▶ [What you need to do]:
Repeat everything in the material exactly.

▶ [Available data]:
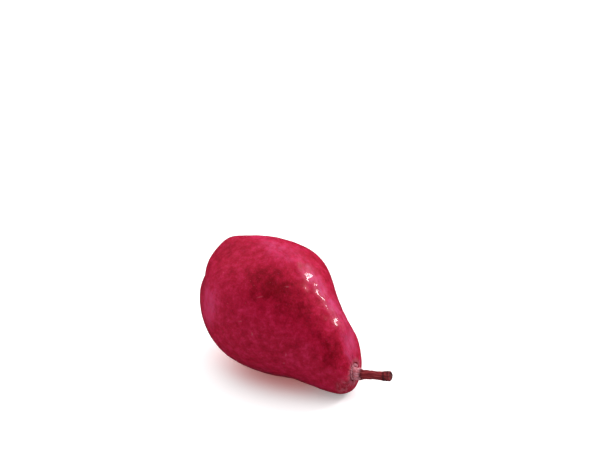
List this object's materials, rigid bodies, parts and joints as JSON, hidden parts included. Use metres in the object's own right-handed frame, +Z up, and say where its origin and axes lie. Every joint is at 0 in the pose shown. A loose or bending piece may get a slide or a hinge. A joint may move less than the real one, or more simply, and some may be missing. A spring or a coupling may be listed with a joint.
{
  "type": "pear",
  "caption": "Whole ripe red pear lying on its side on a small flat spot, with a woody knobbed stem at its neck and a dried calyx in its base.",
  "frame": {"origin": "centre of the small flat spot that the pear rests on, level with the surface", "axes": "+Z up; +X level, towards the stem end, along the pear's length as it lies; +Y level, to the left of a viewer who looks along +X"},
  "size_m": [0.108, 0.0642, 0.0646],
  "materials": {
    "skin": "smooth waxy fruit skin, deep crimson with a cloudy bloom, softly glossy",
    "stem_wood": "woody maroon-brown bark with lengthwise streaks, satin",
    "dried_calyx": "dry, matt, dark brown"
  },
  "bodies": {
    "root": {"fruit": "skin", "stem": "stem_wood", "calyx": "dried_calyx"}
  },
  "joints": []
}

▶ [The response]:
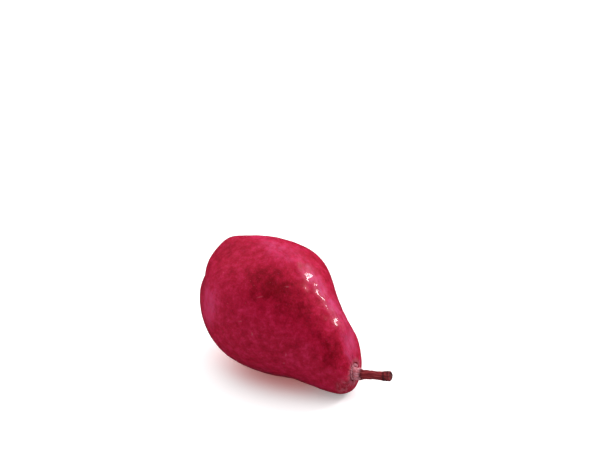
List this object's materials, rigid bodies, parts and joints as JSON, hidden parts included. Use metres in the object's own right-handed frame, +Z up, and say where its origin and axes lie. Every joint is at 0 in the pose shown. A loose or bending piece may get a slide or a hinge. A joint may move less than the real one, or more simply, and some may be missing. A spring or a coupling may be listed with a joint.
{
  "type": "pear",
  "caption": "Whole ripe red pear lying on its side on a small flat spot, with a woody knobbed stem at its neck and a dried calyx in its base.",
  "frame": {"origin": "centre of the small flat spot that the pear rests on, level with the surface", "axes": "+Z up; +X level, towards the stem end, along the pear's length as it lies; +Y level, to the left of a viewer who looks along +X"},
  "size_m": [0.108, 0.0642, 0.0646],
  "materials": {
    "skin": "smooth waxy fruit skin, deep crimson with a cloudy bloom, softly glossy",
    "stem_wood": "woody maroon-brown bark with lengthwise streaks, satin",
    "dried_calyx": "dry, matt, dark brown"
  },
  "bodies": {
    "root": {"fruit": "skin", "stem": "stem_wood", "calyx": "dried_calyx"}
  },
  "joints": []
}